**SET TASK:**
Go through the listing and return every line with "bending" in it.
□ □ □ □ □
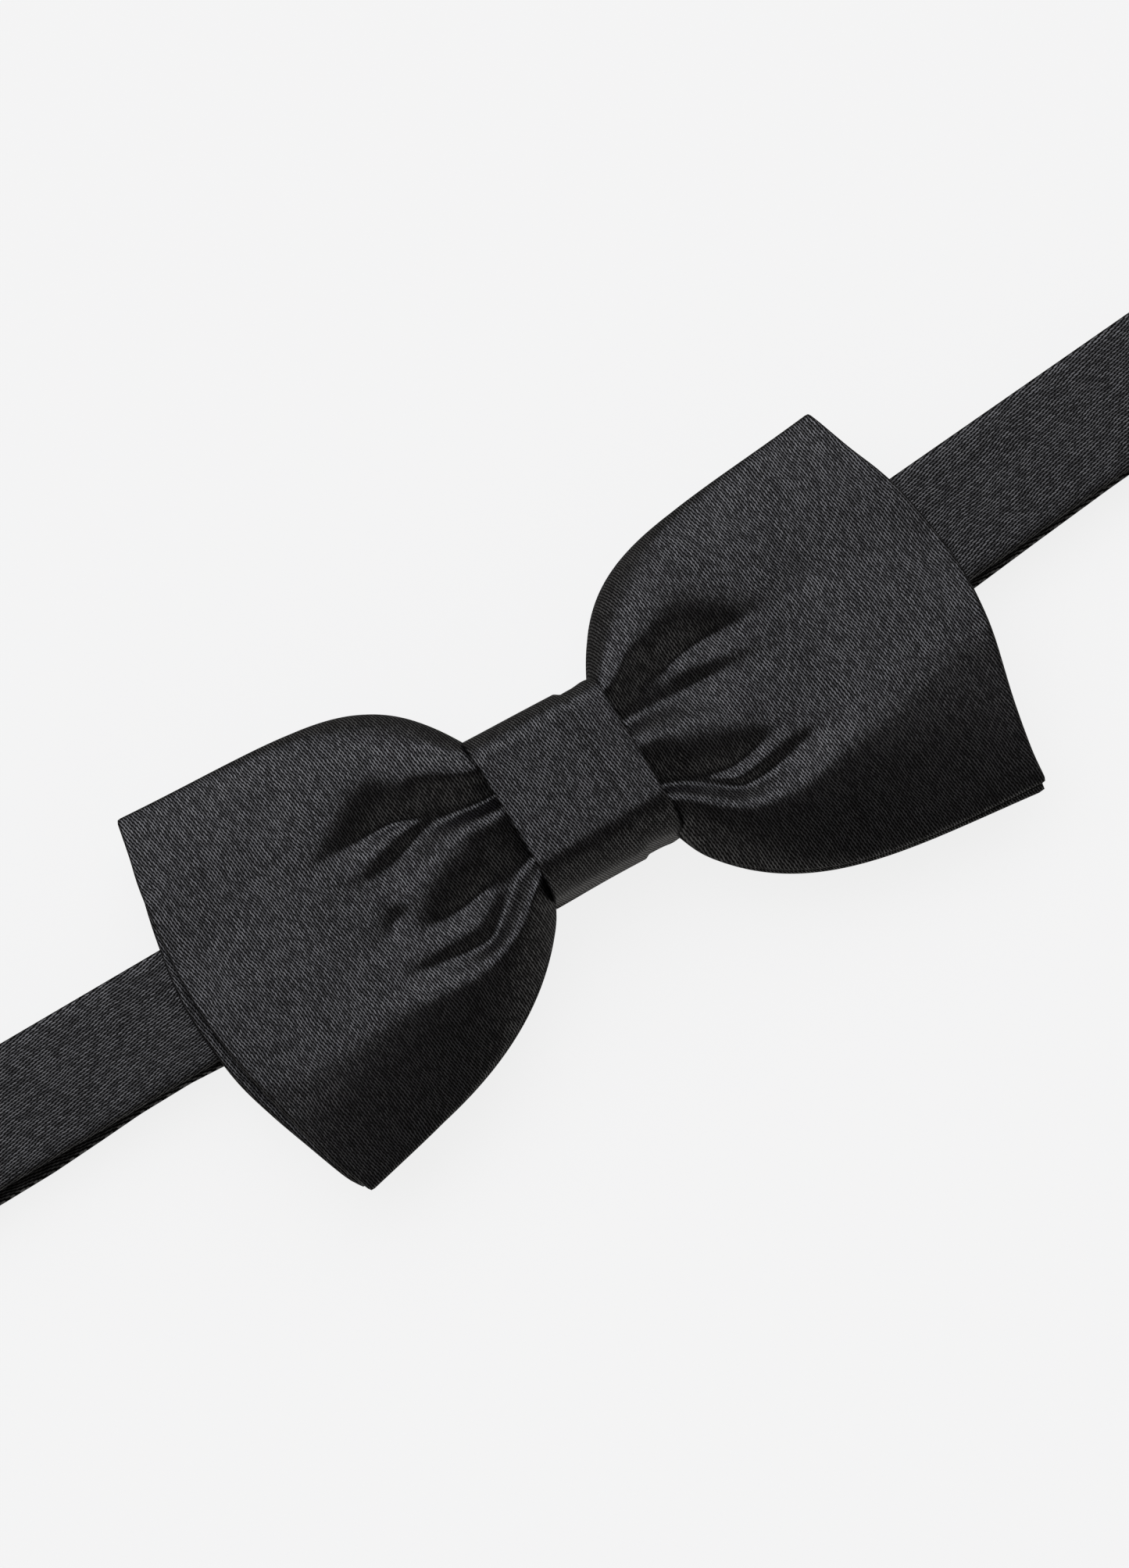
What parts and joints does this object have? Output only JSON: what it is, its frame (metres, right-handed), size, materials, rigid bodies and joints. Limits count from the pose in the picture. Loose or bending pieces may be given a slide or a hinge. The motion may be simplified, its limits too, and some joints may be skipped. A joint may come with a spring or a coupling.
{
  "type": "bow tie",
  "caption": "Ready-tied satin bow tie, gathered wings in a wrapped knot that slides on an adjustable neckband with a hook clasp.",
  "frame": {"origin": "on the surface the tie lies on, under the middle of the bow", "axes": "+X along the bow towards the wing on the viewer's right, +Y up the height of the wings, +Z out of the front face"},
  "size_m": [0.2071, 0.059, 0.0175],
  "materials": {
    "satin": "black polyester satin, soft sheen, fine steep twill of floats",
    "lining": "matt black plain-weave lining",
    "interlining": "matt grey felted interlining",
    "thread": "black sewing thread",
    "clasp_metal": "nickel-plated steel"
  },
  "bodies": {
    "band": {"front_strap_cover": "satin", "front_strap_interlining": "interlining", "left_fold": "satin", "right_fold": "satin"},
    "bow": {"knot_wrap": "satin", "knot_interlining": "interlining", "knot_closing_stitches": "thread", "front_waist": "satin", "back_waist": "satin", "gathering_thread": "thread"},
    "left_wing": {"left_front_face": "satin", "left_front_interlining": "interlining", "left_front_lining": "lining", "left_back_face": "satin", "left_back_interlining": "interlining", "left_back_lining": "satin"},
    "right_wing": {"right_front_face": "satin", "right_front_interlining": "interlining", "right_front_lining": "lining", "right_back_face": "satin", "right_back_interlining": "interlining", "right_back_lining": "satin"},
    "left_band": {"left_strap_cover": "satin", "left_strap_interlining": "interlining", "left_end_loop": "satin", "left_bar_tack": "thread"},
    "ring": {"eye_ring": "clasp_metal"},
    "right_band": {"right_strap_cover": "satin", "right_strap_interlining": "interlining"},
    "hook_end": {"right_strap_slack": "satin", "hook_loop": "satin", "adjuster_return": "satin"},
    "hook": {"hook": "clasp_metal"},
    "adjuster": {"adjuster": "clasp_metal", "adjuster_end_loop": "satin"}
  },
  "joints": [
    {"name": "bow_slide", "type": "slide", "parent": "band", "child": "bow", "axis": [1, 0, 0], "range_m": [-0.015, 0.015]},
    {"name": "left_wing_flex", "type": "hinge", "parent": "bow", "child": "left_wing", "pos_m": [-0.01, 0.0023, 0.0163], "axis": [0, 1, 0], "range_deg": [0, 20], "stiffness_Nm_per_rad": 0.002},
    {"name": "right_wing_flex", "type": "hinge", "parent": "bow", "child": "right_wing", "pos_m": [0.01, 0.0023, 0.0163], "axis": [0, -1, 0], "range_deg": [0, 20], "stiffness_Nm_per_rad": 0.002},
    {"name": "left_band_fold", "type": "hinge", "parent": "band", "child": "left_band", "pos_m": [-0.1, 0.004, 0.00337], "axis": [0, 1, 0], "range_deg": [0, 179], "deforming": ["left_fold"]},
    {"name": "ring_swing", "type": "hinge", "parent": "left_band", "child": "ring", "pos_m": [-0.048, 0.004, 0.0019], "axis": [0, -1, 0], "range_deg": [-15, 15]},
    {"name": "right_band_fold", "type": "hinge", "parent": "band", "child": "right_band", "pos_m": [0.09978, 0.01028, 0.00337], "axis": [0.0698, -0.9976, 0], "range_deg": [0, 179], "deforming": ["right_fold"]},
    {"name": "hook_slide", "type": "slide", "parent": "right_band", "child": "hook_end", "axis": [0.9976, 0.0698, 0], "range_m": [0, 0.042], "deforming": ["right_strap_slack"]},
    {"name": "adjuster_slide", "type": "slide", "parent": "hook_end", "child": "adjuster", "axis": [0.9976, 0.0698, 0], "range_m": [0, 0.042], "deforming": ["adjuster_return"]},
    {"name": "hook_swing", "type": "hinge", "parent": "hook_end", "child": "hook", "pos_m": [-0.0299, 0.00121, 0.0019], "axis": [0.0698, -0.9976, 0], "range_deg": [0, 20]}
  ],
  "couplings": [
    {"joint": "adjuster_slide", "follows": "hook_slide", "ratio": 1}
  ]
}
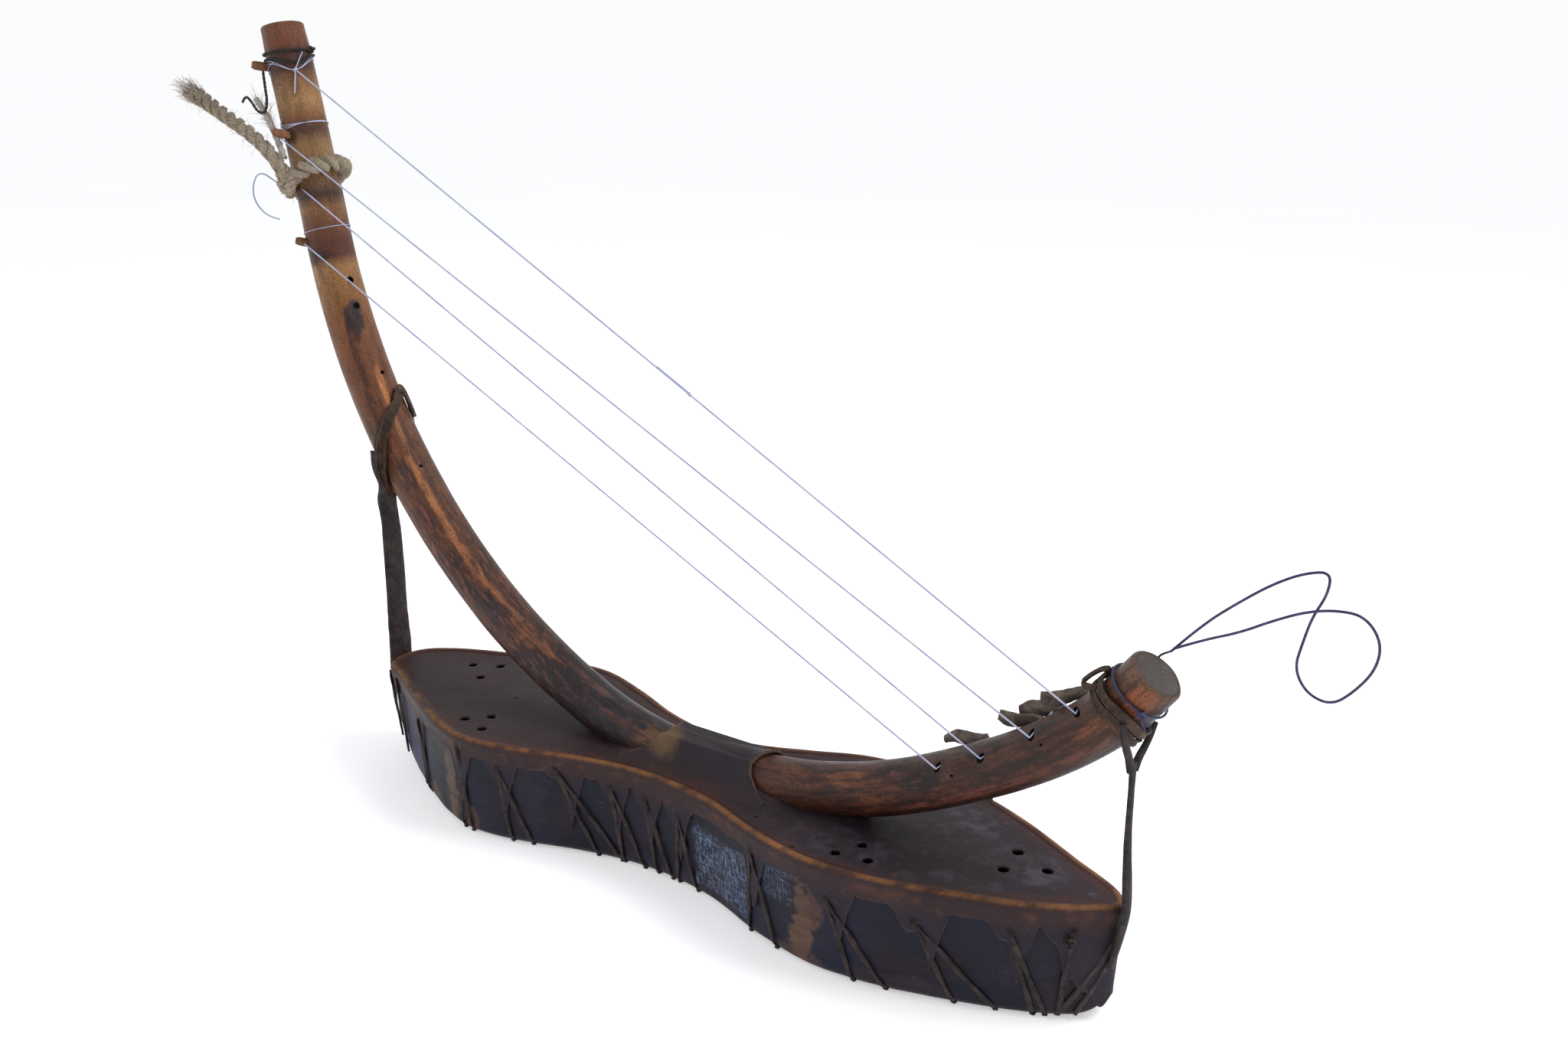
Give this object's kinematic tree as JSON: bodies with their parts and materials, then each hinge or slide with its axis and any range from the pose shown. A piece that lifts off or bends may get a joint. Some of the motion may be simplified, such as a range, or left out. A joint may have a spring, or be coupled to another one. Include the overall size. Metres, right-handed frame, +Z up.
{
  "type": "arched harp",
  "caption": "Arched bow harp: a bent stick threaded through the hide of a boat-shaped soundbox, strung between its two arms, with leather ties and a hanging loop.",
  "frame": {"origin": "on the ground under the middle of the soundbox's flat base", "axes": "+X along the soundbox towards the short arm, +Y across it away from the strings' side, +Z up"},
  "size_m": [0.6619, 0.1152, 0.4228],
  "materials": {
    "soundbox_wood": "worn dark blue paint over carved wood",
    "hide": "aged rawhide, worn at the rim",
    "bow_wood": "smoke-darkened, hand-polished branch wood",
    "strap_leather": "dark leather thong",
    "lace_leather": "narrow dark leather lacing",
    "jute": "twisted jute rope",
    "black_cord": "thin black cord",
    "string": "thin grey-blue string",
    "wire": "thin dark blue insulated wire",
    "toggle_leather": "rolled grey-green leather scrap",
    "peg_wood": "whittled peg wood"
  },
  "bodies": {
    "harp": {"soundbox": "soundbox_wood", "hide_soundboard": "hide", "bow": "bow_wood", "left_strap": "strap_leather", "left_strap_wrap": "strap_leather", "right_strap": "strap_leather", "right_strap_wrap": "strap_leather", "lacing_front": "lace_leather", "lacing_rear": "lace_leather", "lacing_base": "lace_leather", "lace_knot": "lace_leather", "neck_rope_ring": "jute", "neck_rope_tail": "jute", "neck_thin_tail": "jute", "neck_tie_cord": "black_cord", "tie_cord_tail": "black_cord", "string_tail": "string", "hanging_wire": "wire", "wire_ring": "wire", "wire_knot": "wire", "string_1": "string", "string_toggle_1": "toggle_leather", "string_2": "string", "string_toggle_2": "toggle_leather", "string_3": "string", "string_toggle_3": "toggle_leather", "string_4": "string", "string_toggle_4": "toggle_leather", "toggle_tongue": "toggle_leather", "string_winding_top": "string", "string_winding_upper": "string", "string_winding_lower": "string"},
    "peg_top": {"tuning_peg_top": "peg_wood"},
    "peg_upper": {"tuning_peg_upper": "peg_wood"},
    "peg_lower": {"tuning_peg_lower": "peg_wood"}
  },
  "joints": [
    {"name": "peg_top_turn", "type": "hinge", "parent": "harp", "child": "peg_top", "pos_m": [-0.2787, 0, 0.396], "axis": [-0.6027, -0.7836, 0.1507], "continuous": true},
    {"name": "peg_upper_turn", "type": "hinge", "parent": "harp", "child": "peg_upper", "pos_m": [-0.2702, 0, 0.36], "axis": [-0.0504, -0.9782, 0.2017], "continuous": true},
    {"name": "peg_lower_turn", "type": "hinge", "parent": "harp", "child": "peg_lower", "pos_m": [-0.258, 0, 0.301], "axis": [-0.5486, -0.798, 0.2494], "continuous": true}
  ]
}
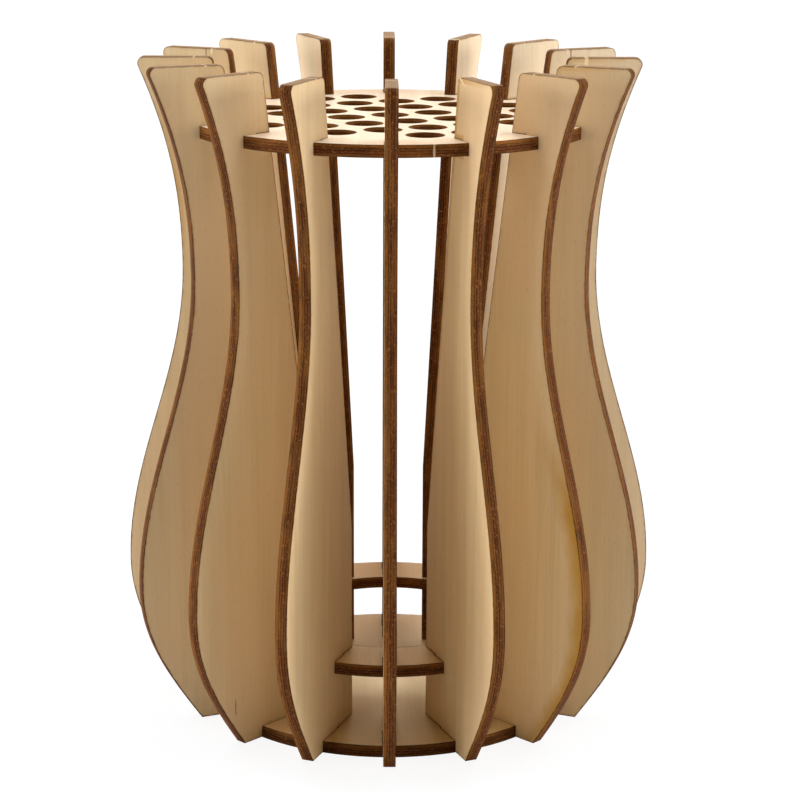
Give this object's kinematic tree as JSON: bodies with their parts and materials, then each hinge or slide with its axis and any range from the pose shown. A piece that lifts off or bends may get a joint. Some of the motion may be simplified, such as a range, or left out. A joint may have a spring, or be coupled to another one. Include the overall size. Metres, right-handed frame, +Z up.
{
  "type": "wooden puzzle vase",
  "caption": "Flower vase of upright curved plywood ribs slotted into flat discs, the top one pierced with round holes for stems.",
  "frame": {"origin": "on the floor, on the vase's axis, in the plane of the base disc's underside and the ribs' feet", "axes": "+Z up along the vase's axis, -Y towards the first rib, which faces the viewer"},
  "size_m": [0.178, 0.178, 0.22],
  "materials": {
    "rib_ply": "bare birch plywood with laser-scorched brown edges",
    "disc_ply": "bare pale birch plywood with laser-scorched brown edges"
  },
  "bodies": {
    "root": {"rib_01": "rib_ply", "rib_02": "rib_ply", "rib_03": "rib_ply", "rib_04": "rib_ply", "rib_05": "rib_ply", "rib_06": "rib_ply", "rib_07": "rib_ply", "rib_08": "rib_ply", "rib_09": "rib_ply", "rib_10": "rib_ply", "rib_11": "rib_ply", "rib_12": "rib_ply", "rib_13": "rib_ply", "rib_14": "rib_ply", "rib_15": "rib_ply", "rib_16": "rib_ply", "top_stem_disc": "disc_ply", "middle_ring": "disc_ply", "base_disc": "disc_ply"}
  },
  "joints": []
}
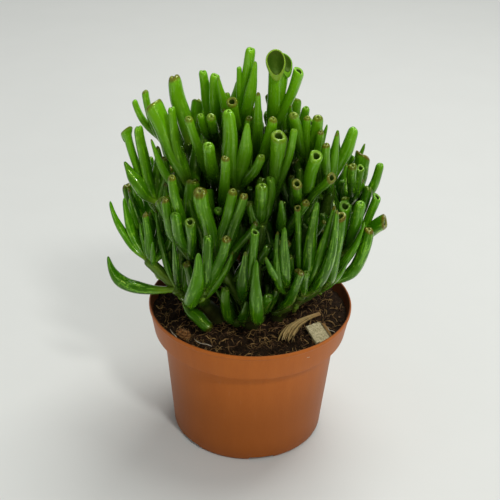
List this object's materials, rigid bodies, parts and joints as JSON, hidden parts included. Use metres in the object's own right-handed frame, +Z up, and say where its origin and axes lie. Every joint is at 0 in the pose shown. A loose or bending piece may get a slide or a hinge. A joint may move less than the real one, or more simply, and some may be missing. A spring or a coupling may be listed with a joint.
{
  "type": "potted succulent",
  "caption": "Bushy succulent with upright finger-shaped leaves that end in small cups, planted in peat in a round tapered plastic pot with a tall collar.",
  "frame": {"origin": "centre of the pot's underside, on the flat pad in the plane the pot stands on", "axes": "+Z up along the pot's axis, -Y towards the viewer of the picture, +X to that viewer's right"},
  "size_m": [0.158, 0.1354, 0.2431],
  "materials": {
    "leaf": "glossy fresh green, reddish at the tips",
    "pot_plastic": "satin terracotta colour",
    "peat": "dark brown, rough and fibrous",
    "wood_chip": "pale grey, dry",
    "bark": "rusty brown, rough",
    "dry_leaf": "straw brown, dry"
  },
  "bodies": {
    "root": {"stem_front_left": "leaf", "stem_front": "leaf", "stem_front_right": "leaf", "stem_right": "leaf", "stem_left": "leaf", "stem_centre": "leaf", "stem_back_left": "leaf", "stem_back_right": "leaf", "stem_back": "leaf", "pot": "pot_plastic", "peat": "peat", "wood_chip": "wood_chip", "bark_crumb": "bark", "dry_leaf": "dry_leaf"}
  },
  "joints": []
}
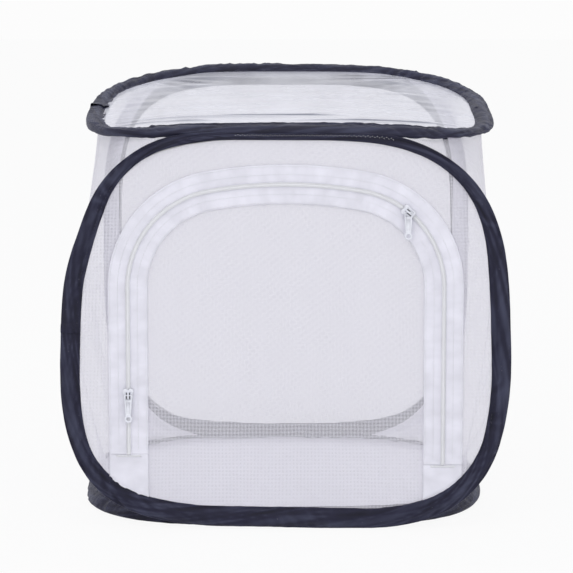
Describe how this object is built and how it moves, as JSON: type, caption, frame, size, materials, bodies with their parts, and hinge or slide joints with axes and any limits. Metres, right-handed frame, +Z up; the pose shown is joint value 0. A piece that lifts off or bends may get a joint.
□ □ □ □ □
**SOLUTION BELOW:**
What parts and joints does this object have? Output only JSON: what it is, its frame (metres, right-handed), size, materials, rigid bodies and joints. Limits count from the pose in the picture. Loose or bending pieces may be given a slide or a hinge. The motion may be simplified, its limits too, and some joints may be skipped. A joint may come with a spring or a coupling.
List this object's materials, rigid bodies, parts and joints as JSON, hidden parts included. Use metres in the object's own right-handed frame, +Z up, and say where its origin and axes lie. Every joint is at 0 in the pose shown. A loose or bending piece may get a slide or a hinge. A joint may move less than the real one, or more simply, and some may be missing. A spring or a coupling may be listed with a joint.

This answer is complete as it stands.